What Employees Want Most from their Workspaces

Sep 2, 2021 12:49:28 PM | Team Vecos | 2 minute read

A healthy and happy employee is a productive employee. This notion has prompted many employers to invest in office wellness. Typical corporate wellness programs like health education and on-site fitness come to mind, but, interestingly, employees have a different take on office wellness. It’s basics like clean air and adjustable light levels they want. And they have a point.

Corporate wellness programs have little to show for

Corporate wellness programs are big. In the U.S., more than 80% of the large companies and more than half of the small employers offer a wellness program at work, with an estimated 50 million American employees covered. In 2019, large employers in the U.S. are expected to spend on average a whopping $ 3.6 million on corporate well-being programs. The U.S. are leading in the corporate wellness market growth, and Europe is likely to follow. But research suggests it’s time to rethink the healthcare-focused wellness hype.

A randomized trial involving 32,974 employees at a large U.S. warehouse retail company showed no significant effects on clinical measures of health, health care costs and utilisation, or employment outcomes after 18 months. Similarly, a randomized study that tracked 12,000 employees didn’t find significant causal effects on total medical expenditures, other health behaviours, employee productivity, or even the self-reported health status after a year.

What the wellness programs in the studies mentioned have in common, and the programs in most companies for that matter, is that they were designed for employees. That raises the question which wellness perks employees value and would choose for themselves.

 

Employee choices for corporate wellness

Future Workplace and View surveyed 1,600 employees on which wellness facilities matter to them most and their perceived impact on productivity. The results showed that employees first and foremost want the basics: better air quality (58%), access to natural light (50%), and the ability to adjust the temperature in their workspace (34%). Fitness facilities (16%) and technology-based health tools (13%), some of the preferred choices in corporate wellness programs, made the bottom of the list.

Air quality and light were also the biggest self-reported influencers of employee performance, happiness, and wellbeing. Half of the employees surveyed said poor air quality makes them sleepier during the day, and more than a third reported up to an hour in lost productivity as a result. Interestingly enough, the top employee choices from the survey actually appear to be effective in working environments that strive to improve the quality of the indoor environment.
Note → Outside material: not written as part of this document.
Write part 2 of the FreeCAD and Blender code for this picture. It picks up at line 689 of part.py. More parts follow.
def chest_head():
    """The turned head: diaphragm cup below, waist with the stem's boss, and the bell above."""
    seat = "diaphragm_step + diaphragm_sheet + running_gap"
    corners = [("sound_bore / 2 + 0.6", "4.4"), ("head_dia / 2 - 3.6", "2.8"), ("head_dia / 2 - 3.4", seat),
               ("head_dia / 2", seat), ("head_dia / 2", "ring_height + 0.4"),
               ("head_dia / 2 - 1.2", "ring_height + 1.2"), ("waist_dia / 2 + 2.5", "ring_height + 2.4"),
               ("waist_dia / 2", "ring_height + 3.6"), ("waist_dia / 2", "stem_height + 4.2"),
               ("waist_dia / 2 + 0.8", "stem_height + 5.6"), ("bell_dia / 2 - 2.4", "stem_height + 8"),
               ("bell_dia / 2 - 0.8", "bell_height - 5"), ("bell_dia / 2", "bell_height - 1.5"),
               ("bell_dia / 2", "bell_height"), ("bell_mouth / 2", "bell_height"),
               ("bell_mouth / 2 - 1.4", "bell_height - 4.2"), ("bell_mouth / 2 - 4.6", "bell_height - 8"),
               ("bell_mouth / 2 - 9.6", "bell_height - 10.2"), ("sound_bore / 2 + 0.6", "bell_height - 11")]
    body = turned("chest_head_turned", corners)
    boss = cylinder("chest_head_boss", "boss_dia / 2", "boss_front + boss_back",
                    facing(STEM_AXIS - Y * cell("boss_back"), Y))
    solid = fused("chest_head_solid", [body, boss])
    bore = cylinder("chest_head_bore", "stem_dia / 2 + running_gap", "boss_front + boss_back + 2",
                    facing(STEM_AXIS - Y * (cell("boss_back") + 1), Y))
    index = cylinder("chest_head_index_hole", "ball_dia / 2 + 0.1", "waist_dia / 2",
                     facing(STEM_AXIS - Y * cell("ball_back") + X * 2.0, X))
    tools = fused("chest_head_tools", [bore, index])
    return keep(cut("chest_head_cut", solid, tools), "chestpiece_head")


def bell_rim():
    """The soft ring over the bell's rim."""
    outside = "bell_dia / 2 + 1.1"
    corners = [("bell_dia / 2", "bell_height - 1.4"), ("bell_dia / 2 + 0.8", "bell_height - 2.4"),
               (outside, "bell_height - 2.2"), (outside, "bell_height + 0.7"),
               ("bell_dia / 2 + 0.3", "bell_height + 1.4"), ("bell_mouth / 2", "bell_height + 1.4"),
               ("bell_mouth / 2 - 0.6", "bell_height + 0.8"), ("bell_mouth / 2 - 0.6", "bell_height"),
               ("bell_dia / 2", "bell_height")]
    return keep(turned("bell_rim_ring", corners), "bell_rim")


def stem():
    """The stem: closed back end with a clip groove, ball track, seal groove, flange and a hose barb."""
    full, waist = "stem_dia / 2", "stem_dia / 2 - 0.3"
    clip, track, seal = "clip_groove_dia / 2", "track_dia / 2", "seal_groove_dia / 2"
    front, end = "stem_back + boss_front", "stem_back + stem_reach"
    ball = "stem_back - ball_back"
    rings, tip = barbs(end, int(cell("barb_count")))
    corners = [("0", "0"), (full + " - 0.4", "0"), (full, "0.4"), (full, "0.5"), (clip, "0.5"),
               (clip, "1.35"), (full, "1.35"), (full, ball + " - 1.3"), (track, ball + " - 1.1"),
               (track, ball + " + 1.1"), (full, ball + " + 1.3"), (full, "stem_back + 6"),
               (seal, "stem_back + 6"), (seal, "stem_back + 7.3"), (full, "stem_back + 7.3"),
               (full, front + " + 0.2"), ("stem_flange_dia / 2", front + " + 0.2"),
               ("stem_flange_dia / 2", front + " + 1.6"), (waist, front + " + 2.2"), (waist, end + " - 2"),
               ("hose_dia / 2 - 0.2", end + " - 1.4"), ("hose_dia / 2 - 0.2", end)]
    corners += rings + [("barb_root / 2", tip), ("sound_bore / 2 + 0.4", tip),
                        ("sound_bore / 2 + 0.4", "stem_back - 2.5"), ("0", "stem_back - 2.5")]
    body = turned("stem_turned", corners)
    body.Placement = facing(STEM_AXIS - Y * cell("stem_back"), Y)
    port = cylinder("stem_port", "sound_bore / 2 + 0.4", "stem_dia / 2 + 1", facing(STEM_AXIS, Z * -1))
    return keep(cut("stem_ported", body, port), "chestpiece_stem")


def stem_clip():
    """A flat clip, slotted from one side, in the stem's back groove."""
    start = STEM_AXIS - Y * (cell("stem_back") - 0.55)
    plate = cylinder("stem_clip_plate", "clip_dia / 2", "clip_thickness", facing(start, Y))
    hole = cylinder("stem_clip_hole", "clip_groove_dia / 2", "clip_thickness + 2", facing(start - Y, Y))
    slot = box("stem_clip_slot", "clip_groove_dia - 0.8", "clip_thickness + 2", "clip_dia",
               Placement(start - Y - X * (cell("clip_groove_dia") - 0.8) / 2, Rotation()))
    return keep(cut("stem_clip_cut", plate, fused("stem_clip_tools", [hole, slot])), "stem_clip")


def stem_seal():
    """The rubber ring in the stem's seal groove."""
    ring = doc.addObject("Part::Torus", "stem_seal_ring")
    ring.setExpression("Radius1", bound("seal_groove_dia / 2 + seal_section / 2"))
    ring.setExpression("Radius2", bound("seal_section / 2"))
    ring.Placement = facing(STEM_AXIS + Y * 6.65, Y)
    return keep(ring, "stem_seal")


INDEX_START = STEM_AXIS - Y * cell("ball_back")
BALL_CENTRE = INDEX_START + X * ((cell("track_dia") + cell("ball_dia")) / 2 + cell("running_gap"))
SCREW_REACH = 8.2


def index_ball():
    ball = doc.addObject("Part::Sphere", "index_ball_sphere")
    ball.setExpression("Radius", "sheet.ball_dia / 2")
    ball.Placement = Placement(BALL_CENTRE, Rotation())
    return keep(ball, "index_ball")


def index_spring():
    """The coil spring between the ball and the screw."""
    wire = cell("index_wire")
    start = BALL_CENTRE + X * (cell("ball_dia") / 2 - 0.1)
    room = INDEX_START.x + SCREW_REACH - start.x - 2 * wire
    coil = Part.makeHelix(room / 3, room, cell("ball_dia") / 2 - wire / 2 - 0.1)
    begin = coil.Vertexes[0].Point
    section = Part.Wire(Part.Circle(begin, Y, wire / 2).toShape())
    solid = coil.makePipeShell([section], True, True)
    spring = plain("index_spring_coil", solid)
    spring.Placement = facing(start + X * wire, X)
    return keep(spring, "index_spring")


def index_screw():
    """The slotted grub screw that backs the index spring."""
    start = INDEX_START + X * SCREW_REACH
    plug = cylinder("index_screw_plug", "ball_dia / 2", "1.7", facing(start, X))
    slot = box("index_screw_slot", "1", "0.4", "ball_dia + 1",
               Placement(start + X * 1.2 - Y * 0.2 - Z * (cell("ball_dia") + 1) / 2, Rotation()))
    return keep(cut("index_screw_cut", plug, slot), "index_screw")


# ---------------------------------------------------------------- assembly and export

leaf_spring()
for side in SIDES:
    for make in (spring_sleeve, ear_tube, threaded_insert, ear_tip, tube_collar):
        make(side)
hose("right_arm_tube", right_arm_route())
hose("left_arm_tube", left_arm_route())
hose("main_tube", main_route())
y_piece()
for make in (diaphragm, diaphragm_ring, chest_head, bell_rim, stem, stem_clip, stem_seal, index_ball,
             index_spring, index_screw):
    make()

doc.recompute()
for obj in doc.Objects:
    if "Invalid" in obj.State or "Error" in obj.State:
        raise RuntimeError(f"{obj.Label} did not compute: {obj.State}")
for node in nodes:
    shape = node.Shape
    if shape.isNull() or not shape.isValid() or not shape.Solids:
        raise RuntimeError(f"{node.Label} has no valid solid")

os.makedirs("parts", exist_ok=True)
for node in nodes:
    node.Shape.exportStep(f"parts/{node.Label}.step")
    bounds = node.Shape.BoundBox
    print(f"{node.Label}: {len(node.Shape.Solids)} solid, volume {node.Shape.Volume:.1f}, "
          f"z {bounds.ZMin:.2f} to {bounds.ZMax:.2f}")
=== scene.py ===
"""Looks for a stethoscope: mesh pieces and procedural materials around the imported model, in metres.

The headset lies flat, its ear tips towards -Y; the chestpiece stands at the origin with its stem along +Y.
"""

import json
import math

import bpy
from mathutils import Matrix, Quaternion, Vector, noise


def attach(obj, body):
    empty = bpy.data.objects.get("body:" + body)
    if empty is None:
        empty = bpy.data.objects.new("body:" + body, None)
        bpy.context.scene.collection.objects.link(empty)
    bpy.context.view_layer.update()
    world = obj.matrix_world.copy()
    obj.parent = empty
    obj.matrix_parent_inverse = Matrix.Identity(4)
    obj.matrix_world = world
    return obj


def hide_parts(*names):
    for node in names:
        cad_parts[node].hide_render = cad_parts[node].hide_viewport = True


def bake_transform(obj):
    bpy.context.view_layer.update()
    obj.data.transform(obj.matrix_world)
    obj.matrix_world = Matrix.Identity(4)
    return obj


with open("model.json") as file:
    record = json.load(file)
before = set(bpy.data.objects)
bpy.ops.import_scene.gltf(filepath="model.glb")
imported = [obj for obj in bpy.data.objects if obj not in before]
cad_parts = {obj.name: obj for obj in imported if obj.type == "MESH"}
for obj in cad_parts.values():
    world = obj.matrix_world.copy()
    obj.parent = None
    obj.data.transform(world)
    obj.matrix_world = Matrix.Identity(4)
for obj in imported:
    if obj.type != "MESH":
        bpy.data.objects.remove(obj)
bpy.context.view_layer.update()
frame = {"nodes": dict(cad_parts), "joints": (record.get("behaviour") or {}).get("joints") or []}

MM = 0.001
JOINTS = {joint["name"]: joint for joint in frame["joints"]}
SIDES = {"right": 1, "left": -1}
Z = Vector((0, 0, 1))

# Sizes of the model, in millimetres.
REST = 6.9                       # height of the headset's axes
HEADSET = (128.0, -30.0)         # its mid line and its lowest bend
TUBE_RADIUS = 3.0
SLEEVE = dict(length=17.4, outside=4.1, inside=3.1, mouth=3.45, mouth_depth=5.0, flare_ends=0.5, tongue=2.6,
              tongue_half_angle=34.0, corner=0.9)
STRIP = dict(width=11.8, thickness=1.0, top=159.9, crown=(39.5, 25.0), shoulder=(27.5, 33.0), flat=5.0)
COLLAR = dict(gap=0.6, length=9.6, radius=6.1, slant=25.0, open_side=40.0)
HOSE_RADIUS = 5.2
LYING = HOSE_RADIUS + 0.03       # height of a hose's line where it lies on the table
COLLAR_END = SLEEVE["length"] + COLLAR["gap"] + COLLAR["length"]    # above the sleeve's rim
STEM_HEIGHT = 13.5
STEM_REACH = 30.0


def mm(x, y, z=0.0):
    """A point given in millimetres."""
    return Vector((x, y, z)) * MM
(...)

HR VECOS EDGE olympic Amsterdam-6483

Well-being throughout the workday

When singling out the effect of, for instance, indoor air quality, research does show that enhanced ventilation improves cognitive performance scores. However significant, the abovementioned areas of improvement point at an understandable need for an overall agreeable working environment.

High performance buildings are designed to enhance the entire user experience. Design strategies include, among others, indoor air quality, thermal comfort, natural and artificial lighting, and noise and acoustics, essentially incorporating the abovementioned top employee choices in corporate wellness.

Stok has attempted to quantify the impact of high performance buildings (HPBs), combining the data of peer-reviewed academic and industry articles. HPBs are estimated to enhance productivity by 9% and reduce absenteeism by 30%. Not only that, HPBs make employees more likely to stay with an estimated 5% reduction in separation rates.

Employee-centric workplace wellness is already here

There are already striking examples out there of employee-centric working environments. EDGE Olympic in Amsterdam, the Netherlands, for instance, is the ‘flagship building’ by EDGE Technologies and combines state of the art technology with sustainability. Indoor climate parameters, such as temperature, humidity, light intensity and noise levels, are monitored and improvements are made accordingly. The ventilation system provides twice the amount of fresh air required, natural daylight is maximized and careful spatial planning and soundscaping ensures comfortable noise levels.

The new Deloitte office in London is a smart building. It’s equipped with systems that learn how a building is used over time and predict what should be done to maintain optimum comfort in the most energy-efficient way. Temperature and air quality are continuously monitored to maintain a comfortable working environment.

Danone’s new office in Hoofddorp, the Netherlands invites in natural daylight through large windows and an atrium with a vertical garden. Temperature, CO2 and light levels are continuously monitored.

The benefits of employee-centric corporate wellness are clear. While only a minority of employees will take advantage of facilities like an on-site gym, changes in the working environment, like air quality and agreeable light levels, will impact all employees. It not only increases productivity through employee satisfaction, but it also improves a company’s ability to attract and retain talent.